**Data lines:**
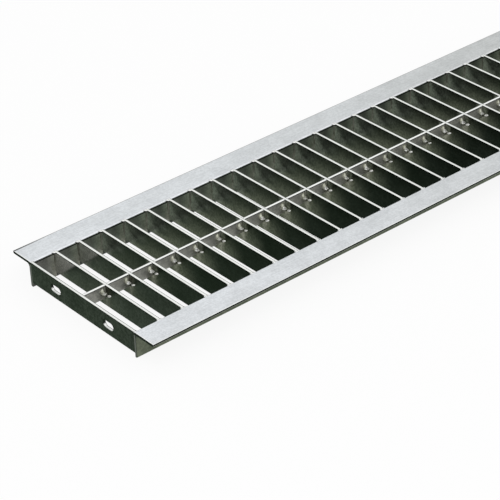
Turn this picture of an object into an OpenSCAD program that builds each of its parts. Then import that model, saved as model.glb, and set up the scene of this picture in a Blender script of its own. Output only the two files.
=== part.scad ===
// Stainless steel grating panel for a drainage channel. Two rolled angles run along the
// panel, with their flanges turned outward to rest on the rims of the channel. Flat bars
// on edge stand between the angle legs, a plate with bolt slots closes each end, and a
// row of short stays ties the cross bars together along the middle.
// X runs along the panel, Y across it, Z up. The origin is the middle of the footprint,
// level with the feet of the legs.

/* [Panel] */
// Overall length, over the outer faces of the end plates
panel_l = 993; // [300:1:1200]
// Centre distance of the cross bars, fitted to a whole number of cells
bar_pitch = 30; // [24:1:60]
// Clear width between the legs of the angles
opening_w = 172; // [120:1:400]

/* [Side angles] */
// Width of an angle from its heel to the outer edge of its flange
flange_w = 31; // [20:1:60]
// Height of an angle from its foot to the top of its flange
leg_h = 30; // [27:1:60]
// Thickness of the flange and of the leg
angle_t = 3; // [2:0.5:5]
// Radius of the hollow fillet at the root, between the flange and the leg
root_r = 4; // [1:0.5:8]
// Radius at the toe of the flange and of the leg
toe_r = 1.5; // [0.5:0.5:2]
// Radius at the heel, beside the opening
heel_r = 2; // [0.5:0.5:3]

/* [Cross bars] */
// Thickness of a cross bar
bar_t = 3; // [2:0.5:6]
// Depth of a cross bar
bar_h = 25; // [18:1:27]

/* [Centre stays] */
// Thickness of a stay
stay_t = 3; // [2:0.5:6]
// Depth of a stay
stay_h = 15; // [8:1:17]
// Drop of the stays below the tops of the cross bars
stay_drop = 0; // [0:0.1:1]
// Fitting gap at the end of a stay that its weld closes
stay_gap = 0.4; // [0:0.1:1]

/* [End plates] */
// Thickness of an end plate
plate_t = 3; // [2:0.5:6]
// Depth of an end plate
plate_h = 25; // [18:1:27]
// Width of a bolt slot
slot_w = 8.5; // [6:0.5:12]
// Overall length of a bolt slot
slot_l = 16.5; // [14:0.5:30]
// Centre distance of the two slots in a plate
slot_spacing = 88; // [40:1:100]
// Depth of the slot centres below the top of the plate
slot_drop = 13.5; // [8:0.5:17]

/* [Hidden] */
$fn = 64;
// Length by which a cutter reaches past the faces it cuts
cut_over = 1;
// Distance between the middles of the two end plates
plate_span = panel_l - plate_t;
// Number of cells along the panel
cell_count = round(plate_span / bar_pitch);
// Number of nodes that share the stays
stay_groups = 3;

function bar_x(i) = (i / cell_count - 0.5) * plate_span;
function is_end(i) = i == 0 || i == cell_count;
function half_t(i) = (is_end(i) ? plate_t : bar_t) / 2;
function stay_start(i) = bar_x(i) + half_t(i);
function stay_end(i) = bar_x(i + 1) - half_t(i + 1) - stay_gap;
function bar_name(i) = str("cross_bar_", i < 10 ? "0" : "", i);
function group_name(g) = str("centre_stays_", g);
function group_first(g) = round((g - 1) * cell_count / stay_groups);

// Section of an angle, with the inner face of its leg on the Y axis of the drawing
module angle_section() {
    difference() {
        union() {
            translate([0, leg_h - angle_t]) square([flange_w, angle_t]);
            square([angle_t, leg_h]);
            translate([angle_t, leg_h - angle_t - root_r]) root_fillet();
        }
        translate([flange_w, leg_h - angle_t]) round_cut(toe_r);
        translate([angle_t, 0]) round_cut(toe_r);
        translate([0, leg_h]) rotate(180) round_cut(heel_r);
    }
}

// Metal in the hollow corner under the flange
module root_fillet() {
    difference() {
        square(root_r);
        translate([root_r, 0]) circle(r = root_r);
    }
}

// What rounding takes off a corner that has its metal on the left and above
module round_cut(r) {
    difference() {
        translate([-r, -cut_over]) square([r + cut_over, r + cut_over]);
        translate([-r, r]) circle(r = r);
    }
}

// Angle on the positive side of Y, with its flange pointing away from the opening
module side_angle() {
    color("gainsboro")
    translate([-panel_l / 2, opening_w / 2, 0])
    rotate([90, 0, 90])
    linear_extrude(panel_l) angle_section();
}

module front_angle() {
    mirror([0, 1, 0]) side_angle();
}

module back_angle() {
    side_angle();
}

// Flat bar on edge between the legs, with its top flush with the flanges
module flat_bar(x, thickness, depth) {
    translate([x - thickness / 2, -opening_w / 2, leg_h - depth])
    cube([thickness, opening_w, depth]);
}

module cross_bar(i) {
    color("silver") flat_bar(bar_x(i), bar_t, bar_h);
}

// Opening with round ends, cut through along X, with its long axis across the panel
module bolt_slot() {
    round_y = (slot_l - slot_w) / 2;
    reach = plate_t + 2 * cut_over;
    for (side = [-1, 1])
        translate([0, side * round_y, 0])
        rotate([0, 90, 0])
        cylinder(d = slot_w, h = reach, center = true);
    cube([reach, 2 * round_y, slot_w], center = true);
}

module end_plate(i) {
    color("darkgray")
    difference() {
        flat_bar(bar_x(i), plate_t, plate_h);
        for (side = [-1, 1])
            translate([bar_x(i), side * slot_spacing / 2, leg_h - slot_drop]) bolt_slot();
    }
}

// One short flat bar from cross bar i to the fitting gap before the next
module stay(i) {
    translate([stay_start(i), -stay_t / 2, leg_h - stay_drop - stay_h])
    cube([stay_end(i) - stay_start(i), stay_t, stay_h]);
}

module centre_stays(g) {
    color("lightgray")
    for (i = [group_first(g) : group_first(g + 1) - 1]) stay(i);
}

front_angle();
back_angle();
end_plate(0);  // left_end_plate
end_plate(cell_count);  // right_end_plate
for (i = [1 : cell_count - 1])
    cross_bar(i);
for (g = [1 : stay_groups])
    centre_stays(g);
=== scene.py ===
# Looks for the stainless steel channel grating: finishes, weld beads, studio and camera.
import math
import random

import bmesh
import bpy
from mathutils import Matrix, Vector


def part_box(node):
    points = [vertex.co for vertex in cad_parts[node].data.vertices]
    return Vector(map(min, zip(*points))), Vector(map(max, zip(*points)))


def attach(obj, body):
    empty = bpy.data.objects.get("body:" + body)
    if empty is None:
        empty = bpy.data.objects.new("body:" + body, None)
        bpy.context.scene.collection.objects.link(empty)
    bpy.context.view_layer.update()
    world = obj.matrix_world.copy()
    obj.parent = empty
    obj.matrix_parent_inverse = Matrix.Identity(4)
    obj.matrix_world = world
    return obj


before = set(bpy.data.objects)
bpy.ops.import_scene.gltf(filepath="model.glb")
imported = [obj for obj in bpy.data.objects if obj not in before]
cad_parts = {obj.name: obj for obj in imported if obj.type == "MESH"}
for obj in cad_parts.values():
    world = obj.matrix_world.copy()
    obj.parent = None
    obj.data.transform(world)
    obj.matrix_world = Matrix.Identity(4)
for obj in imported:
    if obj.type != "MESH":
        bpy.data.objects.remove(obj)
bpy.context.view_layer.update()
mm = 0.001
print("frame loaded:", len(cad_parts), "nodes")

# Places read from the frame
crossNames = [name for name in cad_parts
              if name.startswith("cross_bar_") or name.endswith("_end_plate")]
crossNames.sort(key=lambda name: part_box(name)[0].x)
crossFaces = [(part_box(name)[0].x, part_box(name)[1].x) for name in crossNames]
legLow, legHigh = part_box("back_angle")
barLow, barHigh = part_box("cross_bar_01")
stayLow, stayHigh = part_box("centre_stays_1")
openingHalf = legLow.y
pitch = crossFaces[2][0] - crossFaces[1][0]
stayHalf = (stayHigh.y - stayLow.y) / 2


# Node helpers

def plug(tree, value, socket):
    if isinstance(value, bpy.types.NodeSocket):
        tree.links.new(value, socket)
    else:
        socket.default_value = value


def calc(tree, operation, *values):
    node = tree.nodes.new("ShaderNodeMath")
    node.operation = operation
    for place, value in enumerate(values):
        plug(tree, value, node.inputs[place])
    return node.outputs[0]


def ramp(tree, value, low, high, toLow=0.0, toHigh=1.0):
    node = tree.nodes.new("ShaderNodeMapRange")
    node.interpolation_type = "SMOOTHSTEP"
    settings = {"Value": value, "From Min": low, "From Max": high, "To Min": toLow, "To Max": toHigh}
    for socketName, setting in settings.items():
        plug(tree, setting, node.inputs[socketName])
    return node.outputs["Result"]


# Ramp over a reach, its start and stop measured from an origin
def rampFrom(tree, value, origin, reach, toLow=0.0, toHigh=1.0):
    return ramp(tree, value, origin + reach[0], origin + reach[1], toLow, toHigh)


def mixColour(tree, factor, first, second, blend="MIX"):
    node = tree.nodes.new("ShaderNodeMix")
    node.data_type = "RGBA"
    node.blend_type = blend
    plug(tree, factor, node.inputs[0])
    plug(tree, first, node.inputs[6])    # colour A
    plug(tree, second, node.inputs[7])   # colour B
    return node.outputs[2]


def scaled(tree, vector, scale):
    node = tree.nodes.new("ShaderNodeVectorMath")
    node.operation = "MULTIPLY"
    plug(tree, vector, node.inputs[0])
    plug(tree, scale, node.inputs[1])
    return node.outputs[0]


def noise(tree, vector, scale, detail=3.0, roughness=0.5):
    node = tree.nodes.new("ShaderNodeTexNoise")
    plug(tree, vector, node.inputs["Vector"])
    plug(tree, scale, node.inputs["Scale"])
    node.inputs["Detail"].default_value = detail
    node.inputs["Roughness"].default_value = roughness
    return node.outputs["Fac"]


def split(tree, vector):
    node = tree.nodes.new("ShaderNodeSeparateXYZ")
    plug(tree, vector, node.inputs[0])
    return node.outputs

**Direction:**
Print, without alteration, the lines from the line with "zip(*points))), Vector(map(max, zip(*points)))" to the line with "bpy.context.scene.collection.objects.link(empty)". Include both of them, and omit every other line.

**Result for this task:**
    return Vector(map(min, zip(*points))), Vector(map(max, zip(*points)))


def attach(obj, body):
    empty = bpy.data.objects.get("body:" + body)
    if empty is None:
        empty = bpy.data.objects.new("body:" + body, None)
        bpy.context.scene.collection.objects.link(empty)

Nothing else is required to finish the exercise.